Christian Gnosticism: The Gnostics (meaning "knowledge") were all reincarnationists. While there is no exact proof as to their origin or even their place in the early Church, the Gnostics have resurged in Christian interest in the last several years with the translation and printing of both portions of the Dead Sea Scrolls and The Gnostic Gospels. Though followers of Gnosticism, especially Christian reincarnationists, subscribe to a conspiracy of sorts by the Church (especially the Roman Catholic Church) to suppress the translation and printing of these documents, there need be no discussion here other than to point out the fact and to agree that it was almost certainly (if not conspiracy) censorship and repression of knowledge. Indeed the Gnostic Gospels and the Dead Sea Scrolls offer troubling puzzles, if not for the other texts included in the Bible, then for the Church dogma itself.

A growing number of scholars believe that the Gnostics may have been the descendants of the original Christians and not just an aesthetic off-shoot. As indication that the Gnostics were the inheritors of the esoteric teachings of Christ, the argument is founded on several statements, including the following: [Jesus said to his disciples] Unto you it is given to know the mystery of the Kingdom of God; but unto them that are without, all these things are done in parables. (Mark 4:11). Both St. Clement and Origen (early fathers of the Church) testified to "an esoteric lining" to Christianity, and St. Paul writes in I Corinthians 3:1-2; "And I, brethren, could not speak unto you as unto spiritual, but as unto carnal, as unto babes in Christ. I have fed you with milk, and not with meat; for hitherto ye were not able to bear it, neither yet now are ye able."

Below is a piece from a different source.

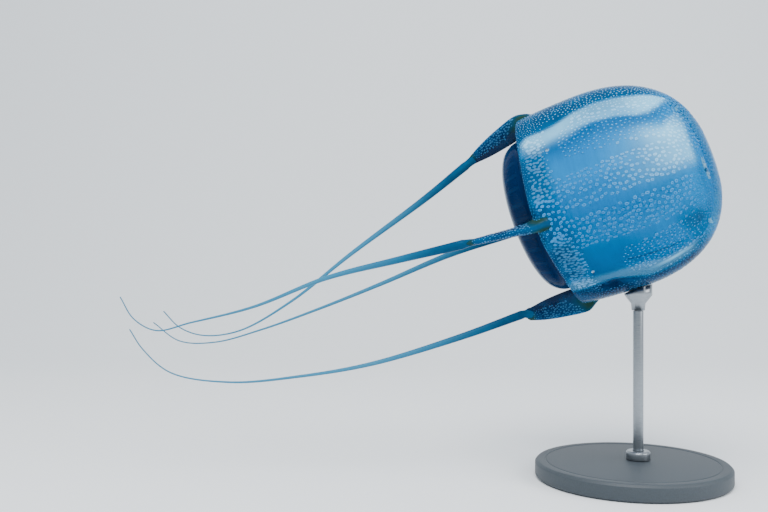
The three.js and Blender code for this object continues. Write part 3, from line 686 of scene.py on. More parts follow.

Various Gnostic schools were grouped in Alexandria around A.D. 125, a time when the teacher Basilides, who had the doctrines of the Apostles Mark and Peter, through Peter's disciple Glaucus, wrote twenty-four volumes of interpretations of the Gospels which were later burned by the Church. These writings would have most certainly been the most contemporary and the least adulterated of accounts from Christ's own teachings, and were written long before the so-called canonical Bible first evolved from the Council of Nicea in 325.A.D.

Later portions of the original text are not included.